§ Source data
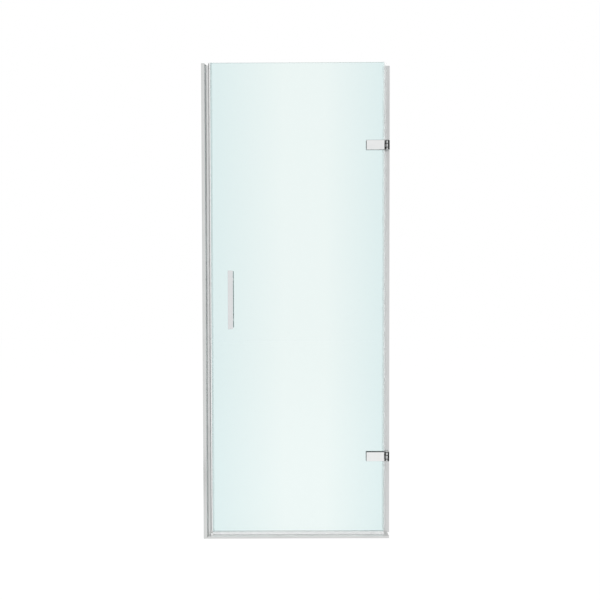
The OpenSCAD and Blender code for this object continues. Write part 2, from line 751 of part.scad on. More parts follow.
// Posts of one bar: a spigot in the bar, a blind bore for the stud and a grub screw hole
module handle_posts() {
    for (z = post_z) difference() {
        union() {
            rod_y(post_r, -bar_y, -half - pad_t, handle_x, z);
            rod_y(joint_r, -bar_y - joint_h, -bar_y + 0.5, handle_x, z);
        }
        rod_y(stud_bore_r, -half - stud_reach - 1, -half, handle_x, z);
        translate([handle_x, -half - stud_reach / 2, z - post_r - 1])
            cylinder(r = grub_r + 0.05, h = post_r + 1);
    }
}

module outer_handle_bar() color("silver") handle_bar();
module outer_handle_posts() color("silver") handle_posts();
module inner_handle_bar() color("silver") mirror([0, 1, 0]) handle_bar();
module inner_handle_posts() color("silver") mirror([0, 1, 0]) handle_posts();

module handle_washers() {
    color("whitesmoke") for (z = post_z, s = [0, 1]) mirror([0, s, 0]) difference() {
        rod_y(pad_r, half, half + pad_t, handle_x, z);
        rod_y(stud_bore_r, half - 1, half + pad_t + 1, handle_x, z);
    }
}

module handle_studs() {
    color("silver") for (z = post_z)
        rod_y(stud_r, -half - stud_reach, half + stud_reach, handle_x, z);
}

module handle_sleeves() {
    color("whitesmoke") for (z = post_z) difference() {
        rod_y(handle_sleeve_r, -half, half, handle_x, z);
        rod_y(stud_bore_r, -half - 1, half + 1, handle_x, z);
    }
}

module handle_grub_screws() {
    color("dimgray") for (z = post_z, s = [-1, 1])
        translate([handle_x, s * (half + stud_reach / 2), z - post_r + 0.4]) difference() {
            cylinder(r = grub_r, h = post_r - 0.4 - stud_r - 0.2);
            translate([0, 0, -1]) cylinder(r = 1.1, h = 2.4, $fn = 6);
        }
}

// A pair of vinyl legs that grip the glass, from a section's X of 0 on, on both faces
module seal_legs(l) {
    for (s = [-1, 1]) translate([0, s * (half + seal_fit + seal_t / 2)]) {
        translate([-0.5, -seal_t / 2]) square([l + 0.5 - seal_t / 2, seal_t]);
        translate([l - seal_t / 2, 0]) circle(d = seal_t);
    }
}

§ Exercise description
Count the lines above that contain the word "from", and give only that number.

§ Full response
2